The list below shows the various chairmen in a chronological order:

• Gnassingbé Eyadéma (Togo) 1977–1978

• Olusegun Obasanjo (Nigeria) 1978–1979

• Léopold Sédar Senghor (Senegal) 1979–1980

• Gnassingbé Eyadéma (Togo) 1980–1981

• Siaka Stevens (Sierra Leone) 1981–1982

• Mathieu Kérékou (Benin) 1982–1983

• Ahmed Sékou Touré (Guinea) 1983–1984

• Lansana Conté (Guinea) 1984–1985

• Muhammadu Buhari (Nigeria) 1985 – 27 August 1985

• Ibrahim Babangida (Nigeria) 27 August 1985 – 1989

• Dawda Jawara (the Gambia) 1989–1990

• Blaise Compaoré (Burkina Faso) 1990–1991

• Dawda Jawara (the Gambia) 1991–1992

• Abdou Diouf (Senegal) 1992–1993

• Nicéphore Soglo (Benin) 1993–1994

• Jerry John Rawlings (Ghana) 1994 – 27 July 1996

• Sani Abacha (Nigeria) 27 July 1996 – 8 June 1998

• Abdulsalami Abubakar (Nigeria) 9 June 1998 – 1999

• Gnassingbé Eyadéma (Togo) 1999

• Alpha Oumar Konaré (Mali) 1999 – 21 December 2001

• Abdoulaye Wade (Senegal) 21 December 2001 – 31 January 2003

• John Agyekum Kufuor (Ghana) 31 January 2003 – 19 January 2005

• Mamadou Tandja (Niger) 19 January 2005 – 19 January 2007

• Blaise Compaoré (Burkina Faso) 19 January 2007 – 19 December 2008

• Umaru Musa Yar’Adua (Nigeria) 19 December 2008 – 18 February 2010

• Goodluck Jonathan (Nigeria) 18 February 2010 – 17 February 2012

• Alassane Ouattara (Côte d’Ivoire) 17 February 2012 – 28 March 2014

• John Dramani Mahama (Ghana) 28 March 2014 – present


Changes have always been initiated since the transition with the support of development partners.

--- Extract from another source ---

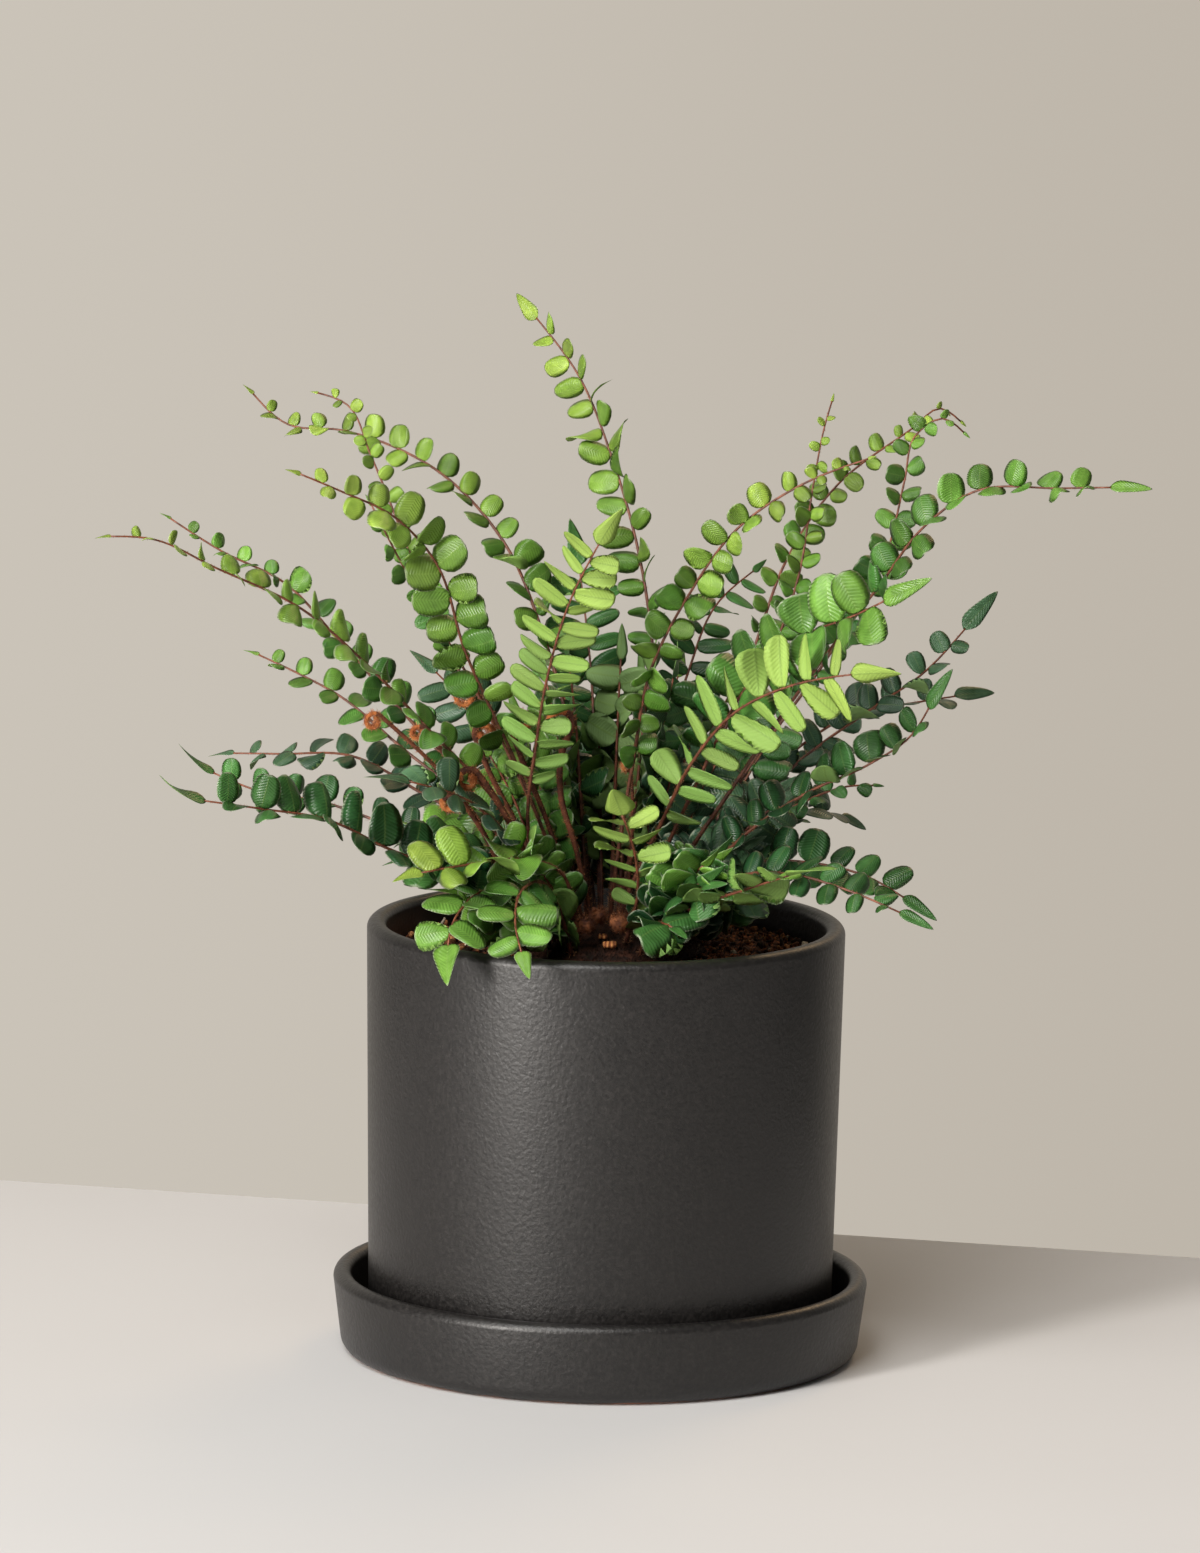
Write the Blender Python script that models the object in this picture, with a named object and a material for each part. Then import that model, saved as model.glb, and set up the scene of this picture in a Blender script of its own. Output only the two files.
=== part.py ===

These initiatives were boosted by the Heads of State and Government with the wholesome endorsement of the transformation that covers all ECOWAS Institutions.

By subscribing to the vision of the founding fathers of ECOWAS, it can be said that today’s leaders of the community have taken ownership of the grand objectives designed to improve the living conditions of the citizenry, ensure economic growth and create an environment conducive for true development and integration.